FDP-Chef Guido Westerwelle forderte Schily auf, „unverzüglich“ in die Türkei zu reisen, um dort Garantien für ein rechtsstaatliches Verfahren gegen Kaplan zu erwirken: „Diese Bundesregierung will die Türkei zum Mitglied der EU machen. Sie sollte sicherstellen können, dass Kaplan in der Türkei ein Verfahren erhält, das den Maßstäben der EU entspricht.“ Der parlamentarische Geschäftsführer der Grünen-Fraktion, Volker Beck, warnte davor, das Gericht für das unerfreuliche Ergebnis verantwortlich zu machen. „Jeder, dem der Rechtsstaat wichtig ist, muss sich über das Ergebnis ärgern“, sagte Beck dem Tagesspiegel. Das Gericht habe aber völlig korrekt gehandelt, wenn es zu dem Schluss komme, dass Kaplan in der Türkei kein rechtsstaatliches Verfahren erwarte. „Die Türkei muss sich endlich an das Folterverbot halten und an das Verwendungsverbot für nicht rechtsstaatlich erhobene Beweise“, forderte der Grünen-Politiker. Beck bekräftigte, dass die Garantie rechtsstaatlicher Verfahren durch die Türkei nicht nur für den Fall Kaplan, sondern auch für den Beitritt des Landes zur EU von großer Wichtigkeit sei.

Sollte Kaplan trotz der jüngsten Gerichtsurteile in Düsseldorf und Köln dereinst doch nach Ankara abgeschoben werden, könnte er von den jüngsten europapolitischen Reformen dort profitieren. Im Juni votierte das türkische Parlament für eine Verbesserung der Rechte von Beschuldigten, die sich vor den Staatssicherheitsgerichten zu verantworten haben; vor einem dieser für politische Straftaten zuständigen Sondergerichte müsste sich auch Kaplan verantworten. Die Gesetzesänderung verschafft Verdächtigen vor Staatssicherheitsgerichten das Recht, umgehend mit einem Anwalt zusprechen; ohne Anwalt abgelegte Aussagen werden nicht mehr als Beweismittel anerkannt. Damit soll verhindert werden, dass Geständnisse erpresst werden. Im Fall Kaplans könnte dies bedeuten, dass die möglicherweise unter Folter entstandenen Zeugenaussagen, auf die die deutschen Richter das Verbot von Kaplans Ausweisung stützten, als Beweismittel nicht herangezogen werden könnten.

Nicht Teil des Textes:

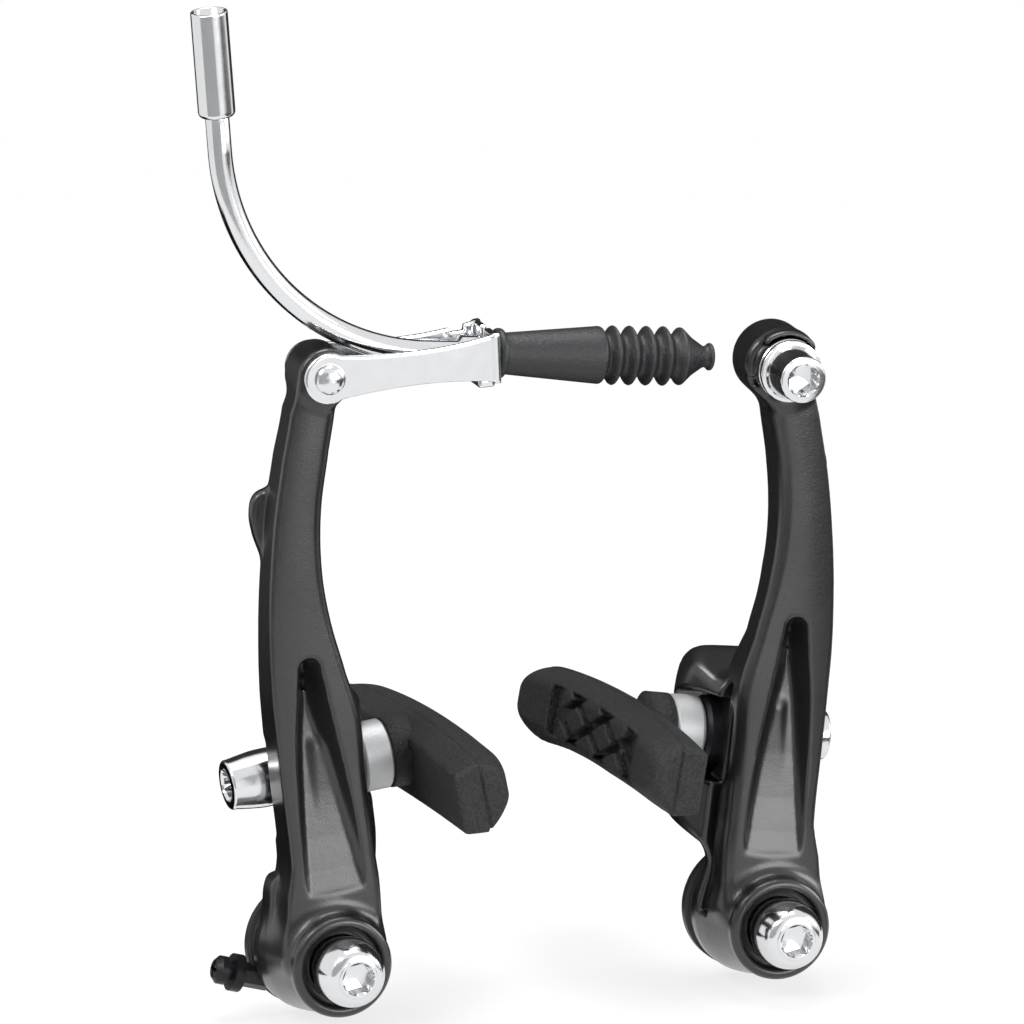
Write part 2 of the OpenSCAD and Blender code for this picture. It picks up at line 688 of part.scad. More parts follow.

Da die Todesstrafe in der Türkei schon vergangenes Jahr abgeschafft wurde, steht einer Auslieferung des terrorverdächtigen Religionsführers aus Sicht Ankaras nichts mehr im Wege. Zwar gibt es auch seit Abschaffung der Todesstrafe keinen Automatismus bei der Auslieferung; eine „reale Foltergefahr“, könnte weiter gegen die Auslieferung des Betroffenen sprechen. Sicherheitsgarantien der türkischen Seite könnten jedoch zu beschaffen sein. Schon vor der Ächtung der Todesstrafe war die türkische Regierung zu rechtsstaatlichen Garantien in ähnlichen Fällen bereit.